Notre troisième cible, ce sont tous les professionnels qui agissent au sein des établissements, dans le souci que leur usage quotidien soit bien conforme aux bonnes pratiques d’hygiène informatique. Nous sommes sur une campagne “Tous cybervigilants !”, avec cette ambition de pouvoir informer et donner un bon niveau de sensibilisation à l’ensemble des professionnels de santé.
Un nouveau volet autour des formations obligatoires est apparu depuis l’année dernière, avec des modules numériques et cybersécurité obligatoires dans les formations initiales et continues de tous les professionnels de santé, qu’ils soient médicaux ou non médicaux et des décideurs.
4️⃣ Le quatrième axe, la sécurité opérationnelle, vise à rattraper le retard, à pallier la dette technologique des établissements.
Pour soutenir ce renforcement, nous allons lancer des appels à financement dits de rattrapage.
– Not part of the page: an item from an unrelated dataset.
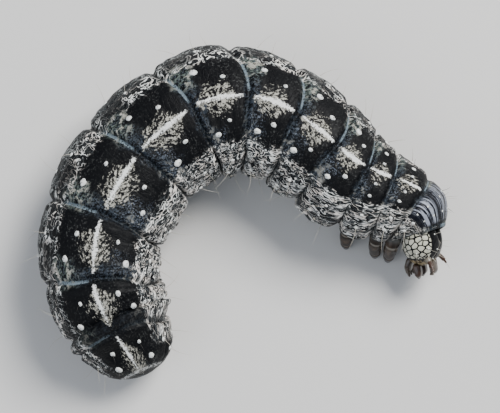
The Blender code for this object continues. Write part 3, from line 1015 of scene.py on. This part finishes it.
def bristle_rows():
    """Every bristle: its shape, its place on the unwrapped skin, and how pale it is."""
    rows = []
    for number, (mark, angle, _, height) in enumerate(wart_places()):
        here, out, forward = on_skin(mark, angle)
        swing = math.sin(number * 12.9)
        side = abs(angle)
        length = BRISTLE_LENGTH + BRISTLE_FLANK_LENGTH * ease((side - 35.0) / 45.0)
        length += BRISTLE_UNEVEN * math.sin(number * 7.7)
        if side > 110.0:
            length = BRISTLE_BELLY_LENGTH
        start = here + out * (height * 0.6)
        lean = (out + forward * (0.7 * swing - 0.3 * (mark > 10.6))).normalized()
        way = Vector((0.0, 0.0, -0.28)) + forward * (0.4 * math.sin(number * 5.1))
        unwrapped = (mark / MARK_SETS * UNWRAP_SHARE, (angle + 180.0) / 360.0 * UNWRAP_SHARE)
        shape = bristle_shape(start, lean, way, length, BRISTLE_RADIUS)
        rows.append((shape, unwrapped, ease((side - 40.0) / 25.0)))
    return rows


def put_hair_maps(piece, patches, paleness):
    """Gives each hair a tiny patch of its own on the unwrapped skin, and its paleness."""
    layer = piece.data.uv_layers.new(name="OFBake")
    for loop in piece.data.loops:
        number, within = divmod(loop.vertex_index, BRISTLE_POINTS)
        step, around = divmod(within, BRISTLE_SIDES)
        u, v = patches[number]
        layer.data[loop.index].uv = (
            u + UNWRAP_PATCH * (around + 0.5) / BRISTLE_SIDES,
            v + UNWRAP_PATCH * (step + 0.5) / (BRISTLE_STEPS + 1.0),
        )
    put_numbers(piece, "pale", np.repeat(paleness, BRISTLE_POINTS))


hair_shapes, hair_patches, hair_paleness = zip(*bristle_rows())
bristles = smooth_hairs("bristles", hair_shapes)
put_hair_maps(bristles, hair_patches, hair_paleness)


def bristle_finish():
    """Smooth hair, from dark brown to straw."""
    f = Finish("bristle_hair")
    f.set(Base_Color=f.mix(f.attribute("pale"), BRISTLE_DARK, BRISTLE_PALE), Roughness=0.35)
    return f.material


bristle_material = bristle_finish()
bristles.data.materials.append(bristle_material)
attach(bristles, "root")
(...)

L’objectif est de faire des petits pas, en ouvrant un premier appel à financement avec des objectifs atteignables pour tous. À l’atteinte des objectifs, nous délivrerons le forfait de financement.
Les régions devront être très présentes pour pouvoir accompagner les petits établissements et mettre à disposition de l’offre et de la ressource.
Nous sommes dans cette démarche itérative qui nous permettra d’homogénéiser la maturité en cybersécurité pour l’ensemble des établissements. Notre ambition collective est que le ministère se mobilise pour permettre d’octroyer systématiquement de manière pérenne des budgets vraiment fléchés sur le numérique et sur la cybersécurité.